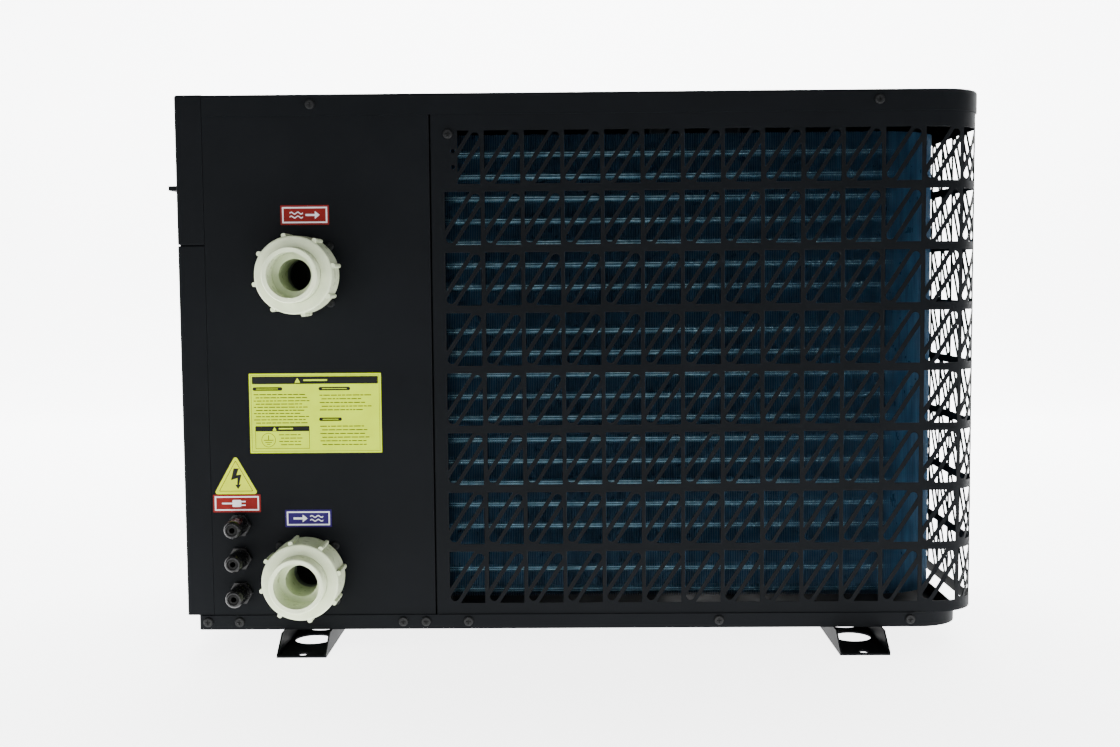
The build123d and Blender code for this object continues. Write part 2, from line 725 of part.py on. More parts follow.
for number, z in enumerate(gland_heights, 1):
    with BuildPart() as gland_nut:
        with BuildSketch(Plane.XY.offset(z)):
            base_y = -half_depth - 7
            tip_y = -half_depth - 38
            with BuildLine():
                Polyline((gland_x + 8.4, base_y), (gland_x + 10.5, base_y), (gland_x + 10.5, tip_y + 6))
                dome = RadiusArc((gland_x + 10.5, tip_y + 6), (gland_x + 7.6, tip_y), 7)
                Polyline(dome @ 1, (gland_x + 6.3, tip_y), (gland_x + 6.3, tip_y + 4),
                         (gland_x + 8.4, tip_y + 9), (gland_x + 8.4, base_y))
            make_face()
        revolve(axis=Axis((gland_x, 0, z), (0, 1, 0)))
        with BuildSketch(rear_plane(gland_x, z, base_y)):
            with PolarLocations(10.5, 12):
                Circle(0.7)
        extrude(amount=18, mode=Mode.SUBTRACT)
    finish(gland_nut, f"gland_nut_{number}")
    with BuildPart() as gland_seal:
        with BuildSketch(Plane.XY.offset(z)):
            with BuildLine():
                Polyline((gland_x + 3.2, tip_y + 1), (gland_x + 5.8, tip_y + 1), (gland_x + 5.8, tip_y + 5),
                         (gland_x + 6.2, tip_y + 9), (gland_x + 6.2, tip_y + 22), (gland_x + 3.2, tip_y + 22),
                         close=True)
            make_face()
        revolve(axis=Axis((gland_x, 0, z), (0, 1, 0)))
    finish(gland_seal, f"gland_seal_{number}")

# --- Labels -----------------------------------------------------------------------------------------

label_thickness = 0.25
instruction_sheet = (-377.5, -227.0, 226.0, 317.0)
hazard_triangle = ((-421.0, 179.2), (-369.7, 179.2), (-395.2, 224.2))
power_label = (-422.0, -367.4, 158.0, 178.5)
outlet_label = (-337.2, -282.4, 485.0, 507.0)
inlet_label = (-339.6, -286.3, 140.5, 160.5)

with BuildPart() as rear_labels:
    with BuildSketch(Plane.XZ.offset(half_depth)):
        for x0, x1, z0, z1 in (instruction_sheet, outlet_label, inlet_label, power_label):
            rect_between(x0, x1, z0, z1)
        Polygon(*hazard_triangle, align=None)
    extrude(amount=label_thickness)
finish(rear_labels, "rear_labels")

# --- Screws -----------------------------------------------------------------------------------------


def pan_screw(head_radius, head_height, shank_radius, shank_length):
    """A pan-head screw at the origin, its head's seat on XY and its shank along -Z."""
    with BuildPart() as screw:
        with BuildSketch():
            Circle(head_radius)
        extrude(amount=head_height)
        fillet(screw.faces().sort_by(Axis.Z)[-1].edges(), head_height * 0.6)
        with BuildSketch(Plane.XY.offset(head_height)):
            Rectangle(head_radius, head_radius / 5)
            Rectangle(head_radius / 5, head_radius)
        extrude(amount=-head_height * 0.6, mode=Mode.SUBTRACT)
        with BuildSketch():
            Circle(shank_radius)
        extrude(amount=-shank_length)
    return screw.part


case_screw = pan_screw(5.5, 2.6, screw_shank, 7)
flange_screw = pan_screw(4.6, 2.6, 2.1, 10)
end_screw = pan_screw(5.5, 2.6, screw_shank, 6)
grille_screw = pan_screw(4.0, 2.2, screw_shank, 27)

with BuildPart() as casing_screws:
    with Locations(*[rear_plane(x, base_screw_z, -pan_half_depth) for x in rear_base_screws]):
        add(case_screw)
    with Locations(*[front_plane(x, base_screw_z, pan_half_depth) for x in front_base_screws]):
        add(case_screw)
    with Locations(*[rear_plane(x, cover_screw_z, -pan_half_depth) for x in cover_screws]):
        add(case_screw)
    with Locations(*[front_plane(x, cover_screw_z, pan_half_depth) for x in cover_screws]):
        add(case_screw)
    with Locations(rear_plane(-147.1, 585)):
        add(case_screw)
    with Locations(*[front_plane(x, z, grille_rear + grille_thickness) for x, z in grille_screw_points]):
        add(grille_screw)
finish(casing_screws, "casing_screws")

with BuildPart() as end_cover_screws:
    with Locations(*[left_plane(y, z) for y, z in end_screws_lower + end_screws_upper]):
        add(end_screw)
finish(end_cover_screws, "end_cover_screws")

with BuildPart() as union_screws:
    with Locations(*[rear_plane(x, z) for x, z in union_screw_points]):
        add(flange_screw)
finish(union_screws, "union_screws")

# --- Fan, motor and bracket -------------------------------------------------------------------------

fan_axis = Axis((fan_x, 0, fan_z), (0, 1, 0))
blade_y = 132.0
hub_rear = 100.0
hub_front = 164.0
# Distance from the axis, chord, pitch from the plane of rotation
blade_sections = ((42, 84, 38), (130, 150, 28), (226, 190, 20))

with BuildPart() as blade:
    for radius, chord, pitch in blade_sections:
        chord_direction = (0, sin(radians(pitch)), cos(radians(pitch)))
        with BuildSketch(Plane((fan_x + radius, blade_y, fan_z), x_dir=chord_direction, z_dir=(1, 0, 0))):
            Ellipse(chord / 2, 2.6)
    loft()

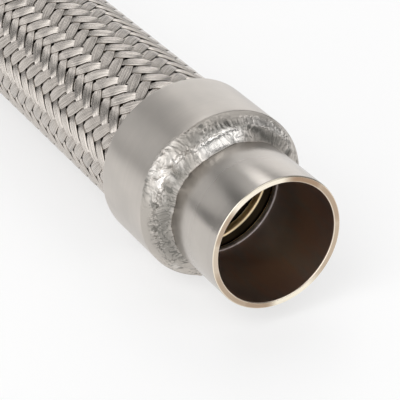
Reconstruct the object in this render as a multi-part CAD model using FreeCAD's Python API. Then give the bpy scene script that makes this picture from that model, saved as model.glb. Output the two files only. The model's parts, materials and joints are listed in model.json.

....

> _Aim_
Every entry must be quoted exactly as it appears above.

> _Result of the exercise_
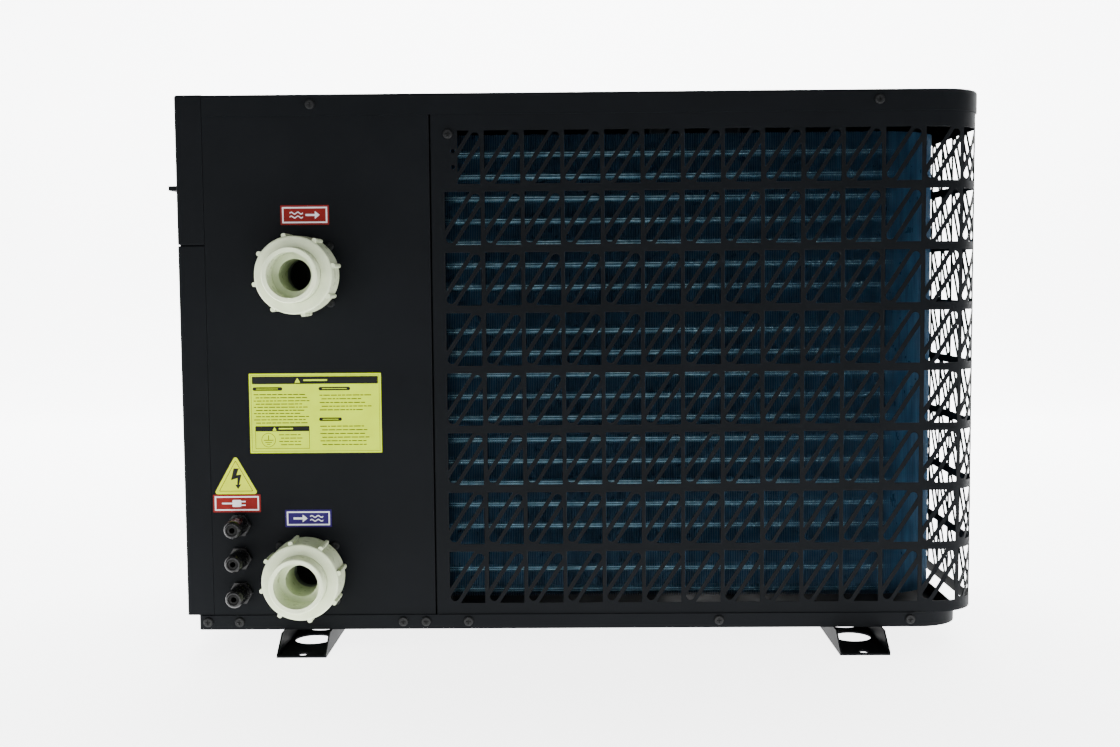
The build123d and Blender code for this object continues. Write part 2, from line 725 of part.py on. More parts follow.
for number, z in enumerate(gland_heights, 1):
    with BuildPart() as gland_nut:
        with BuildSketch(Plane.XY.offset(z)):
            base_y = -half_depth - 7
            tip_y = -half_depth - 38
            with BuildLine():
                Polyline((gland_x + 8.4, base_y), (gland_x + 10.5, base_y), (gland_x + 10.5, tip_y + 6))
                dome = RadiusArc((gland_x + 10.5, tip_y + 6), (gland_x + 7.6, tip_y), 7)
                Polyline(dome @ 1, (gland_x + 6.3, tip_y), (gland_x + 6.3, tip_y + 4),
                         (gland_x + 8.4, tip_y + 9), (gland_x + 8.4, base_y))
            make_face()
        revolve(axis=Axis((gland_x, 0, z), (0, 1, 0)))
        with BuildSketch(rear_plane(gland_x, z, base_y)):
            with PolarLocations(10.5, 12):
                Circle(0.7)
        extrude(amount=18, mode=Mode.SUBTRACT)
    finish(gland_nut, f"gland_nut_{number}")
    with BuildPart() as gland_seal:
        with BuildSketch(Plane.XY.offset(z)):
            with BuildLine():
                Polyline((gland_x + 3.2, tip_y + 1), (gland_x + 5.8, tip_y + 1), (gland_x + 5.8, tip_y + 5),
                         (gland_x + 6.2, tip_y + 9), (gland_x + 6.2, tip_y + 22), (gland_x + 3.2, tip_y + 22),
                         close=True)
            make_face()
        revolve(axis=Axis((gland_x, 0, z), (0, 1, 0)))
    finish(gland_seal, f"gland_seal_{number}")

# --- Labels -----------------------------------------------------------------------------------------

label_thickness = 0.25
instruction_sheet = (-377.5, -227.0, 226.0, 317.0)
hazard_triangle = ((-421.0, 179.2), (-369.7, 179.2), (-395.2, 224.2))
power_label = (-422.0, -367.4, 158.0, 178.5)
outlet_label = (-337.2, -282.4, 485.0, 507.0)
inlet_label = (-339.6, -286.3, 140.5, 160.5)

with BuildPart() as rear_labels:
    with BuildSketch(Plane.XZ.offset(half_depth)):
        for x0, x1, z0, z1 in (instruction_sheet, outlet_label, inlet_label, power_label):
            rect_between(x0, x1, z0, z1)
        Polygon(*hazard_triangle, align=None)
    extrude(amount=label_thickness)
finish(rear_labels, "rear_labels")

# --- Screws -----------------------------------------------------------------------------------------


def pan_screw(head_radius, head_height, shank_radius, shank_length):
    """A pan-head screw at the origin, its head's seat on XY and its shank along -Z."""
    with BuildPart() as screw:
        with BuildSketch():
            Circle(head_radius)
        extrude(amount=head_height)
        fillet(screw.faces().sort_by(Axis.Z)[-1].edges(), head_height * 0.6)
        with BuildSketch(Plane.XY.offset(head_height)):
            Rectangle(head_radius, head_radius / 5)
            Rectangle(head_radius / 5, head_radius)
        extrude(amount=-head_height * 0.6, mode=Mode.SUBTRACT)
        with BuildSketch():
            Circle(shank_radius)
        extrude(amount=-shank_length)
    return screw.part


case_screw = pan_screw(5.5, 2.6, screw_shank, 7)
flange_screw = pan_screw(4.6, 2.6, 2.1, 10)
end_screw = pan_screw(5.5, 2.6, screw_shank, 6)
grille_screw = pan_screw(4.0, 2.2, screw_shank, 27)

with BuildPart() as casing_screws:
    with Locations(*[rear_plane(x, base_screw_z, -pan_half_depth) for x in rear_base_screws]):
        add(case_screw)
    with Locations(*[front_plane(x, base_screw_z, pan_half_depth) for x in front_base_screws]):
        add(case_screw)
    with Locations(*[rear_plane(x, cover_screw_z, -pan_half_depth) for x in cover_screws]):
        add(case_screw)
    with Locations(*[front_plane(x, cover_screw_z, pan_half_depth) for x in cover_screws]):
        add(case_screw)
    with Locations(rear_plane(-147.1, 585)):
        add(case_screw)
    with Locations(*[front_plane(x, z, grille_rear + grille_thickness) for x, z in grille_screw_points]):
        add(grille_screw)
finish(casing_screws, "casing_screws")

with BuildPart() as end_cover_screws:
    with Locations(*[left_plane(y, z) for y, z in end_screws_lower + end_screws_upper]):
        add(end_screw)
finish(end_cover_screws, "end_cover_screws")

with BuildPart() as union_screws:
    with Locations(*[rear_plane(x, z) for x, z in union_screw_points]):
        add(flange_screw)
finish(union_screws, "union_screws")

# --- Fan, motor and bracket -------------------------------------------------------------------------

fan_axis = Axis((fan_x, 0, fan_z), (0, 1, 0))
blade_y = 132.0
hub_rear = 100.0
hub_front = 164.0
# Distance from the axis, chord, pitch from the plane of rotation
blade_sections = ((42, 84, 38), (130, 150, 28), (226, 190, 20))

with BuildPart() as blade:
    for radius, chord, pitch in blade_sections:
        chord_direction = (0, sin(radians(pitch)), cos(radians(pitch)))
        with BuildSketch(Plane((fan_x + radius, blade_y, fan_z), x_dir=chord_direction, z_dir=(1, 0, 0))):
            Ellipse(chord / 2, 2.6)
    loft()

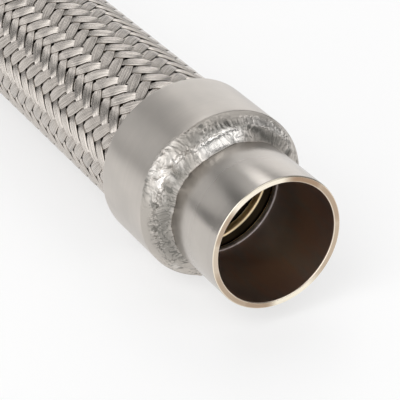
Reconstruct the object in this render as a multi-part CAD model using FreeCAD's Python API. Then give the bpy scene script that makes this picture from that model, saved as model.glb. Output the two files only. The model's parts, materials and joints are listed in model.json.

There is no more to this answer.